## Records excerpted from a collection
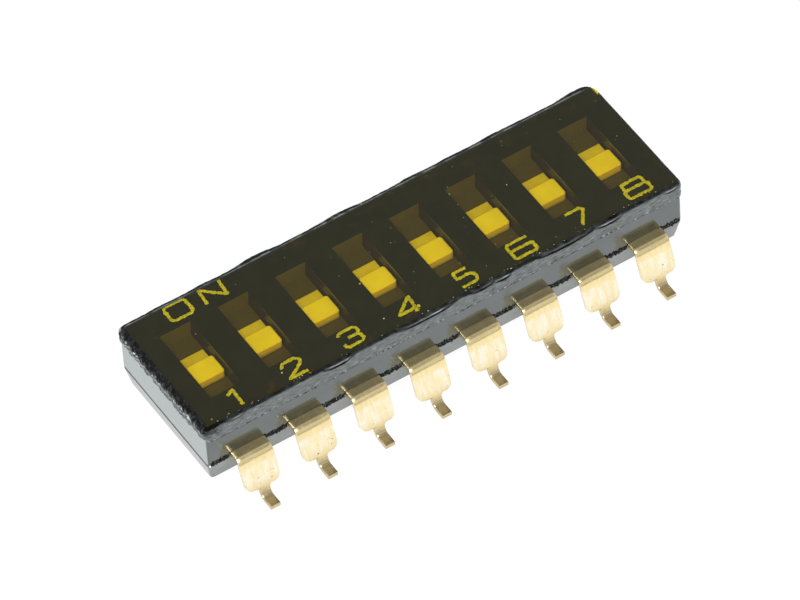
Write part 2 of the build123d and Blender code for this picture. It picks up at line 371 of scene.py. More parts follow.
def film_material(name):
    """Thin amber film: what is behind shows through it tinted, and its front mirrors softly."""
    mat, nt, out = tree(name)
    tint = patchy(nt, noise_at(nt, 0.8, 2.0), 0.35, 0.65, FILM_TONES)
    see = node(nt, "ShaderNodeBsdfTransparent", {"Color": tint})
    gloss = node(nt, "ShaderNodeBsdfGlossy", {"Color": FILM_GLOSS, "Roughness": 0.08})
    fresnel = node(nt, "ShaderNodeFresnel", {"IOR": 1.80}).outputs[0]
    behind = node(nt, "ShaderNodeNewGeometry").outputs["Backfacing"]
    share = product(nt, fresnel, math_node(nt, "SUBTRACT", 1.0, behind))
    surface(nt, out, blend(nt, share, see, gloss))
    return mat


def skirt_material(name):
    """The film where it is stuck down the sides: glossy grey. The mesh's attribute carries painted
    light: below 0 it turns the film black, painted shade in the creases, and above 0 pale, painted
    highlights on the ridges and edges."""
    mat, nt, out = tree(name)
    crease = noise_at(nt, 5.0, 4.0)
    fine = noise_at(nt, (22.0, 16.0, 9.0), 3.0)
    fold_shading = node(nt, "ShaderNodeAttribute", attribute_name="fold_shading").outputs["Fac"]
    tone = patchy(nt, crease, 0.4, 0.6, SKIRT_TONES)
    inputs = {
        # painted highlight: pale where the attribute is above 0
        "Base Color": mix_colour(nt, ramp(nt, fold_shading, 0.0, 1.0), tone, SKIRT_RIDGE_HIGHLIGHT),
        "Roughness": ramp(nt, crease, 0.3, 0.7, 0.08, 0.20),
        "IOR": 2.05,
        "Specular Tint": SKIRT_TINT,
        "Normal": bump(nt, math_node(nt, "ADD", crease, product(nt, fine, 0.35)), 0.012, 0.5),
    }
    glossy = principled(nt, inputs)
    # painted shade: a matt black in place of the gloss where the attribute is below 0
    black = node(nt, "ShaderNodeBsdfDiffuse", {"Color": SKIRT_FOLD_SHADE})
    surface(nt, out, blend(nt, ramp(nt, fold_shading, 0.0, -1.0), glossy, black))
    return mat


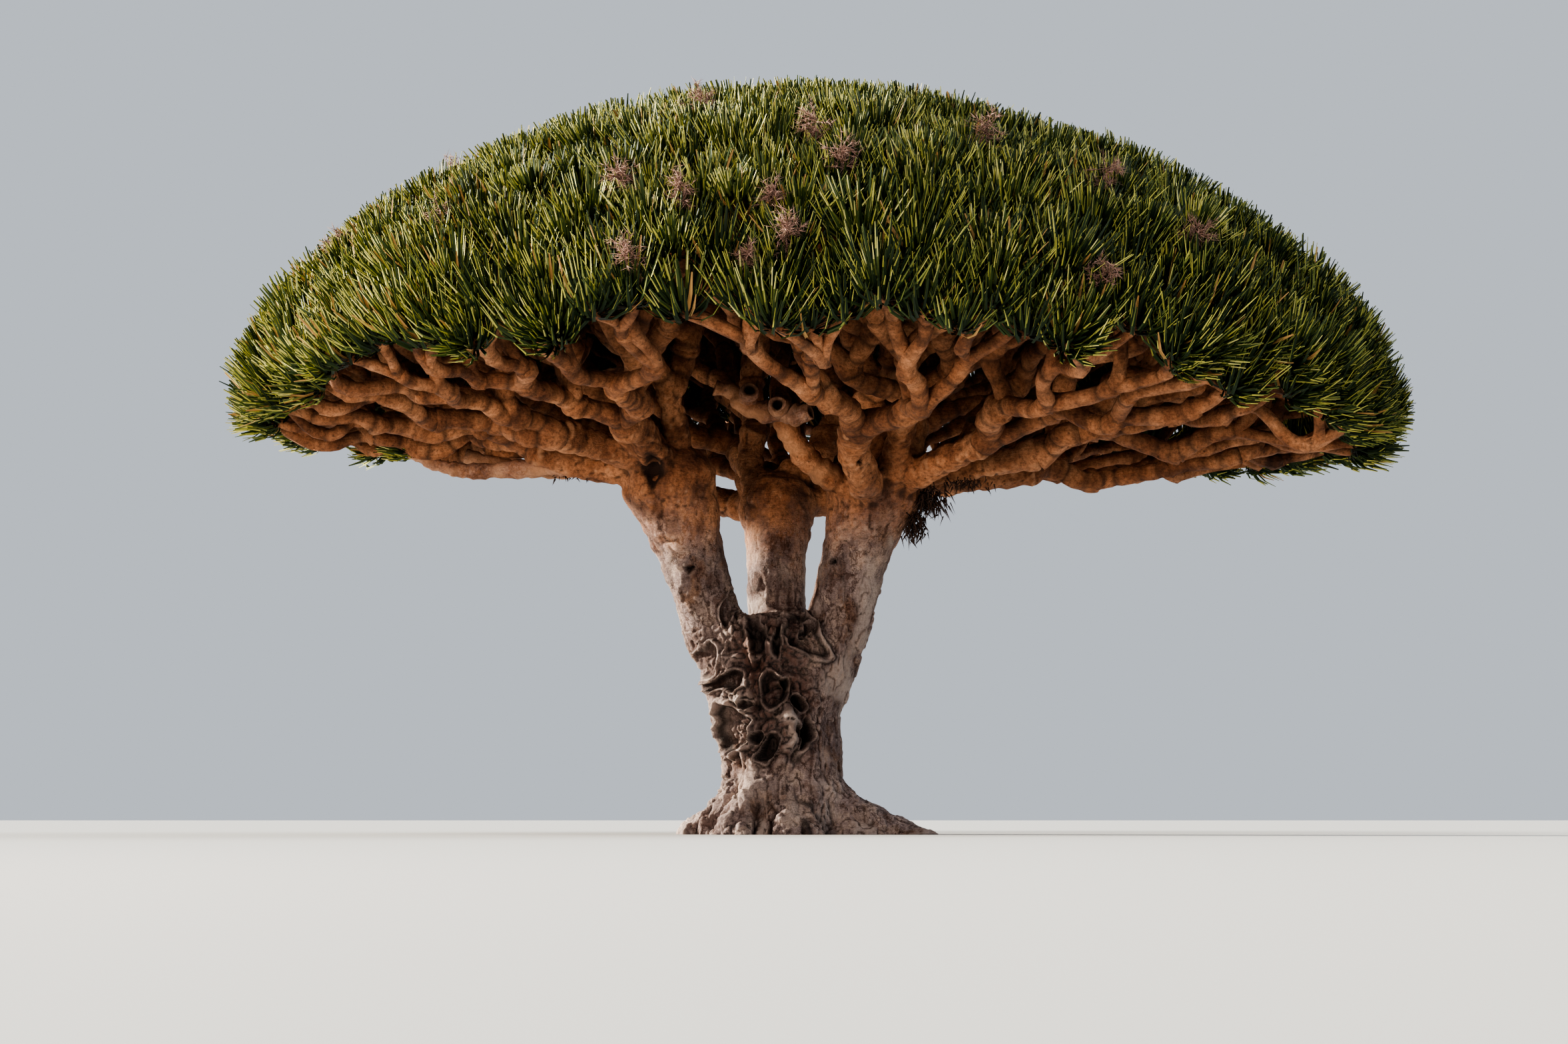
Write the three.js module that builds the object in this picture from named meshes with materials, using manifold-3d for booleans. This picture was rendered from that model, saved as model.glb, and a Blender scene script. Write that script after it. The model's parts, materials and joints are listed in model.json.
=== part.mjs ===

## TASK DESCRIPTION
What is needed here is an exact reproduction of all the entries.

## WRITTEN ANSWER
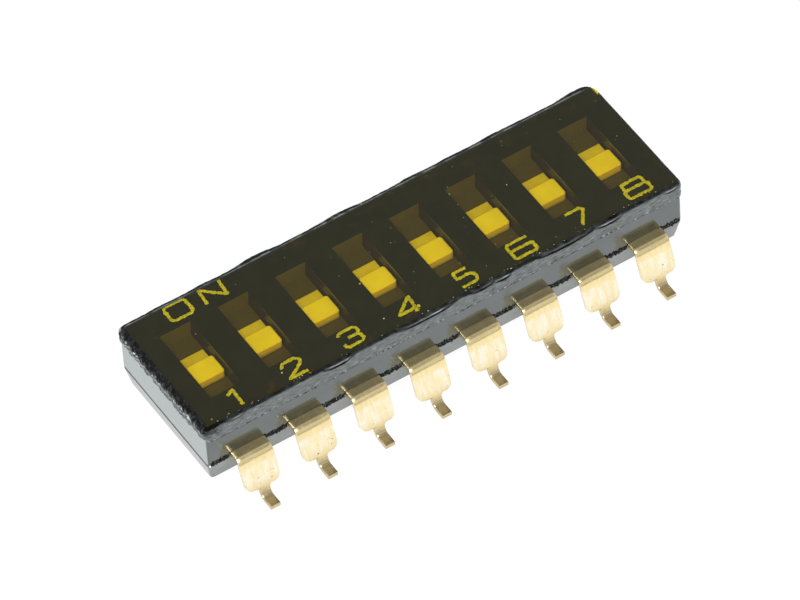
Write part 2 of the build123d and Blender code for this picture. It picks up at line 371 of scene.py. More parts follow.
def film_material(name):
    """Thin amber film: what is behind shows through it tinted, and its front mirrors softly."""
    mat, nt, out = tree(name)
    tint = patchy(nt, noise_at(nt, 0.8, 2.0), 0.35, 0.65, FILM_TONES)
    see = node(nt, "ShaderNodeBsdfTransparent", {"Color": tint})
    gloss = node(nt, "ShaderNodeBsdfGlossy", {"Color": FILM_GLOSS, "Roughness": 0.08})
    fresnel = node(nt, "ShaderNodeFresnel", {"IOR": 1.80}).outputs[0]
    behind = node(nt, "ShaderNodeNewGeometry").outputs["Backfacing"]
    share = product(nt, fresnel, math_node(nt, "SUBTRACT", 1.0, behind))
    surface(nt, out, blend(nt, share, see, gloss))
    return mat


def skirt_material(name):
    """The film where it is stuck down the sides: glossy grey. The mesh's attribute carries painted
    light: below 0 it turns the film black, painted shade in the creases, and above 0 pale, painted
    highlights on the ridges and edges."""
    mat, nt, out = tree(name)
    crease = noise_at(nt, 5.0, 4.0)
    fine = noise_at(nt, (22.0, 16.0, 9.0), 3.0)
    fold_shading = node(nt, "ShaderNodeAttribute", attribute_name="fold_shading").outputs["Fac"]
    tone = patchy(nt, crease, 0.4, 0.6, SKIRT_TONES)
    inputs = {
        # painted highlight: pale where the attribute is above 0
        "Base Color": mix_colour(nt, ramp(nt, fold_shading, 0.0, 1.0), tone, SKIRT_RIDGE_HIGHLIGHT),
        "Roughness": ramp(nt, crease, 0.3, 0.7, 0.08, 0.20),
        "IOR": 2.05,
        "Specular Tint": SKIRT_TINT,
        "Normal": bump(nt, math_node(nt, "ADD", crease, product(nt, fine, 0.35)), 0.012, 0.5),
    }
    glossy = principled(nt, inputs)
    # painted shade: a matt black in place of the gloss where the attribute is below 0
    black = node(nt, "ShaderNodeBsdfDiffuse", {"Color": SKIRT_FOLD_SHADE})
    surface(nt, out, blend(nt, ramp(nt, fold_shading, 0.0, -1.0), glossy, black))
    return mat


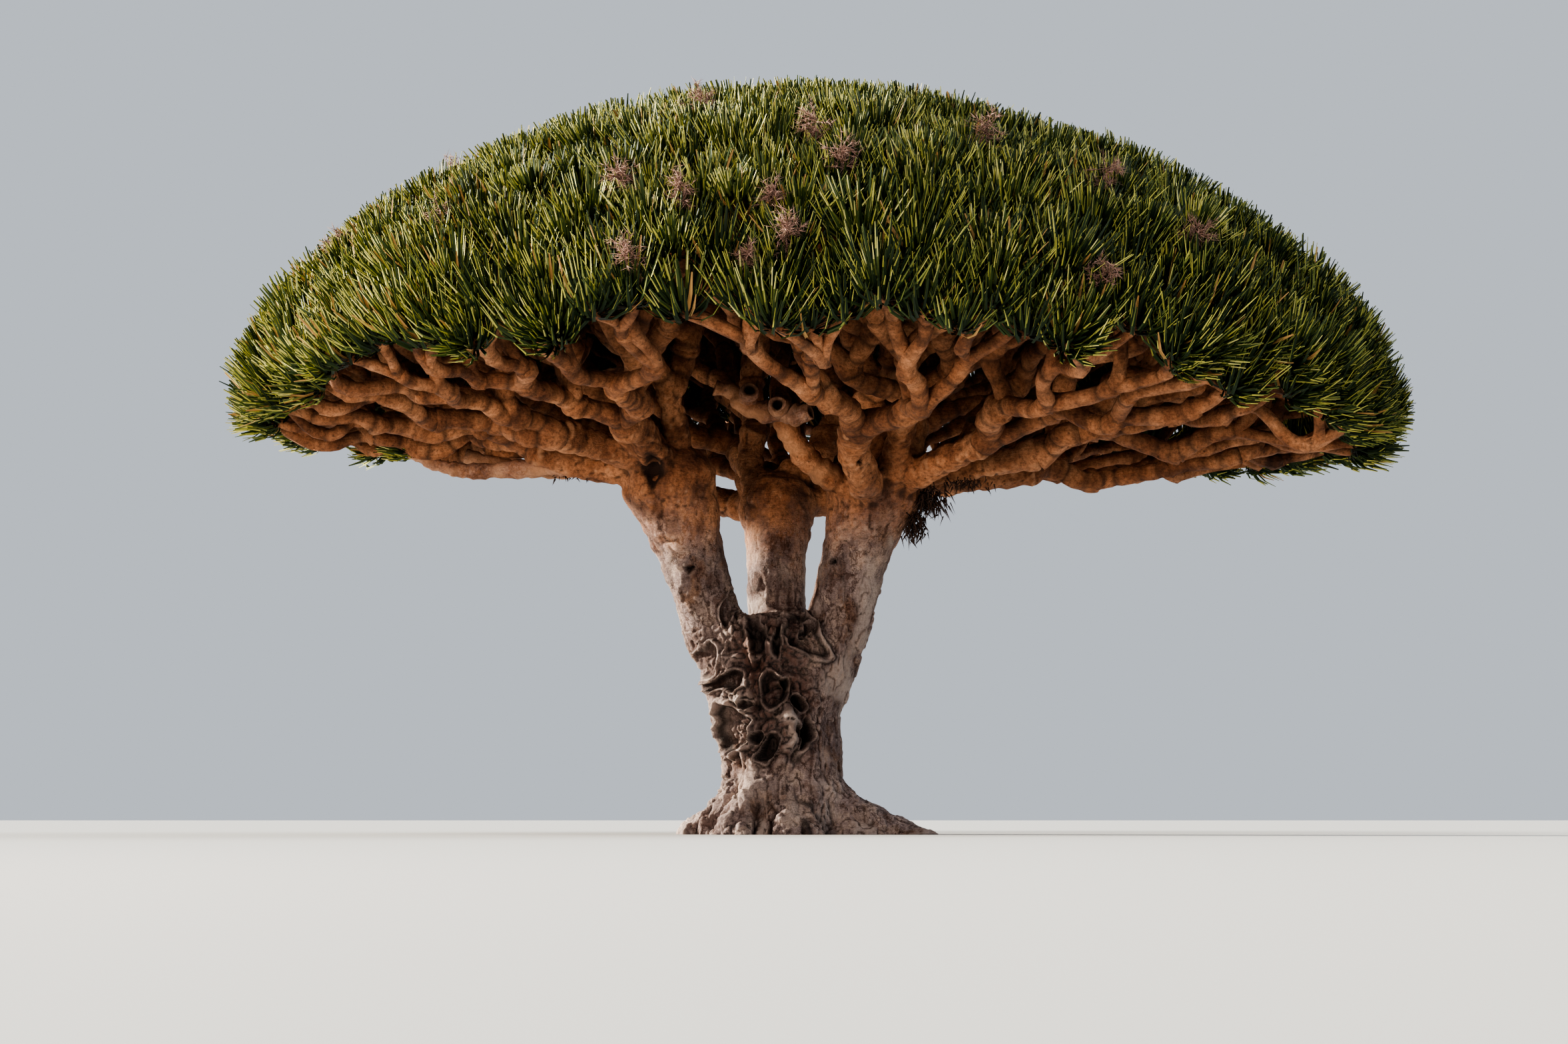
Write the three.js module that builds the object in this picture from named meshes with materials, using manifold-3d for booleans. This picture was rendered from that model, saved as model.glb, and a Blender scene script. Write that script after it. The model's parts, materials and joints are listed in model.json.
=== part.mjs ===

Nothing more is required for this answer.